The AUD has been on a downward trajectory throughout the year, fluctuating around 63 to 64 US cents. However, the recent announcement of tariffs by US President Donald Trump has sent shockwaves through the currency markets, prompting a sharp sell-off. Currency analyst Sean Carrow noted, “The puzzle was how the Aussie dollar stayed strong after Trump’s tariffs.” Yet, the currency could not withstand the pressure for long, experiencing its worst single-day fall since the Global Financial Crisis (GFC) of 2008.

Trump's aggressive trade measures have triggered fears of a global recession, further pressuring the AUD. China, Australia’s largest trading partner, retaliated against the US tariffs, intensifying concerns about slowing global growth. ANZ analyst Felix Ryan commented, “The AUD is highly attuned to global risk sentiment. When risk rises, the AUD weakens.”

As a result of this decline, the AUD is underperforming against several major currencies: the US dollar (AUD/USD) is down 8.53% over the past year, the Euro (AUD/EUR) has dropped 9.77%, the British Pound (AUD/GBP) is down 10.45%, and the Japanese Yen (AUD/JPY) has fallen by 12.01%.

The falling AUD presents a double-edged sword for Australians. On one hand, it means higher costs for overseas travel and imported goods, making destinations in Europe and the US more expensive for Aussie tourists. On the other hand, the weaker dollar is beneficial for Australian exporters, as it makes local goods and services cheaper for international buyers, potentially boosting demand.

Looking ahead, analysts are questioning whether the AUD will continue to fall. The last time the dollar traded below 60 US cents was during the COVID-19 crash in 2020, and prior to that, it remained under this threshold from 2000 to 2003. Carrow warns that the AUD could remain weak for some time, stating, “It’s very weak against the USD and European currencies. A terrible time to travel to Europe.” However, he added that a glimmer of optimism in global markets could help the AUD regain some ground.

As of Monday afternoon, the AUD had recovered slightly, hovering back above 60 US cents. This rebound came after the currency hit a fresh five-year low of 0.5933 earlier in the day. The recovery is attributed to discussions among Chinese officials regarding potential monetary stimulus to stabilize their economy in light of the escalating trade tensions.

The ongoing trade conflict between the US and China, which began in early 2018, has intensified with Trump's recent tariff announcements. The US has imposed a reciprocal tariff of 54% on Chinese goods, while China has retaliated with a 34% import duty on US products. This escalation has raised fears of a systemic shock to the global economy.

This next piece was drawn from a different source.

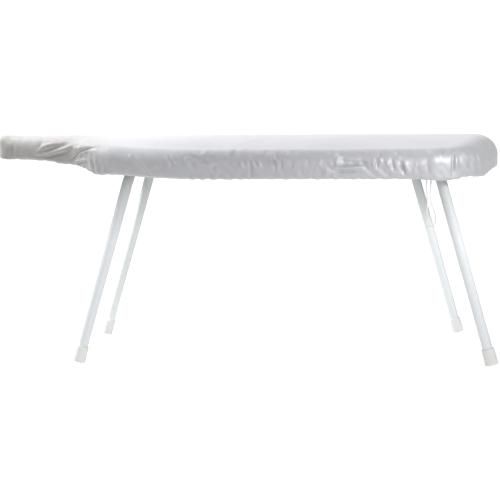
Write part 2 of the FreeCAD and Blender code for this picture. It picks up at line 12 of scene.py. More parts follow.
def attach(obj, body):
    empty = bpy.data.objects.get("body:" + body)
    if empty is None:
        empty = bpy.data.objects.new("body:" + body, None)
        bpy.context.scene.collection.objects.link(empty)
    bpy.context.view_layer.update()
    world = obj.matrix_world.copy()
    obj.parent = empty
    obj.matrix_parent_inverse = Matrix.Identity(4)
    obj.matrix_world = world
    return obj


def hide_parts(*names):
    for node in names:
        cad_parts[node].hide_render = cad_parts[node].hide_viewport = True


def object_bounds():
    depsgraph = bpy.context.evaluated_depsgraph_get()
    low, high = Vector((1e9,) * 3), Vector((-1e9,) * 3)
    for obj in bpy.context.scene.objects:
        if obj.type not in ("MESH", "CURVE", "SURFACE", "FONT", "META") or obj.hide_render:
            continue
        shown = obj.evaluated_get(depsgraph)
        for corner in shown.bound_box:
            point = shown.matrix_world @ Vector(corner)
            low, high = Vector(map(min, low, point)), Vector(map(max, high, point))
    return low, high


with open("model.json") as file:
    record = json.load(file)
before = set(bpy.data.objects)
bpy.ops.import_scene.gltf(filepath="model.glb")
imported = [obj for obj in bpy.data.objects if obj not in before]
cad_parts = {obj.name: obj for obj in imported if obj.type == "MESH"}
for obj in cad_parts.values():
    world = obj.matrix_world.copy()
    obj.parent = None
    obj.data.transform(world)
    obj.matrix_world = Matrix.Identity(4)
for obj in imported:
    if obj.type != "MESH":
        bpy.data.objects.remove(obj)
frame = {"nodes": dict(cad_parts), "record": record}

Rodrigo Catril, a senior foreign exchange strategist at NAB, emphasized the precarious situation of the AUD, stating, “The Australian dollar is in no man’s land as trade tensions between the US and China become more volatile.” He warned that the risks of a systemic shock are increasing, and the dollar does not perform well in such circumstances.

For Australian consumers, the implications of a weaker dollar are significant. Diana Mousina, deputy chief economist at AMP, noted that travelers and importers will feel the hit most acutely. Since April 1, the AUD has fallen against popular travel currencies, with the biggest drop against the Japanese yen at 6.42%. The British pound and Chinese yuan have also seen declines of around 4%.

As higher prices loom for overseas goods, experts suggest that shoppers may want to make purchases sooner rather than later before trade-exposed businesses increase their prices. Mark Baartse, a retail consultant, remarked, “A lot of transactions are pegged to US dollars, regardless of where you buy from.”

Despite the current volatility, some analysts are optimistic about the AUD's potential recovery. Mousina forecasts that the dollar could rise back to around 70 US cents over the next two years, driven by a rebound in the export market. However, this potential gain may be offset by inflated import costs due to the weaker currency.

As the Australian economy grapples with the fallout from Trump's tariffs and the ongoing trade war with China, the future of the AUD remains uncertain. Investors and consumers alike will be watching closely as market conditions evolve and the impacts of these economic tensions unfold.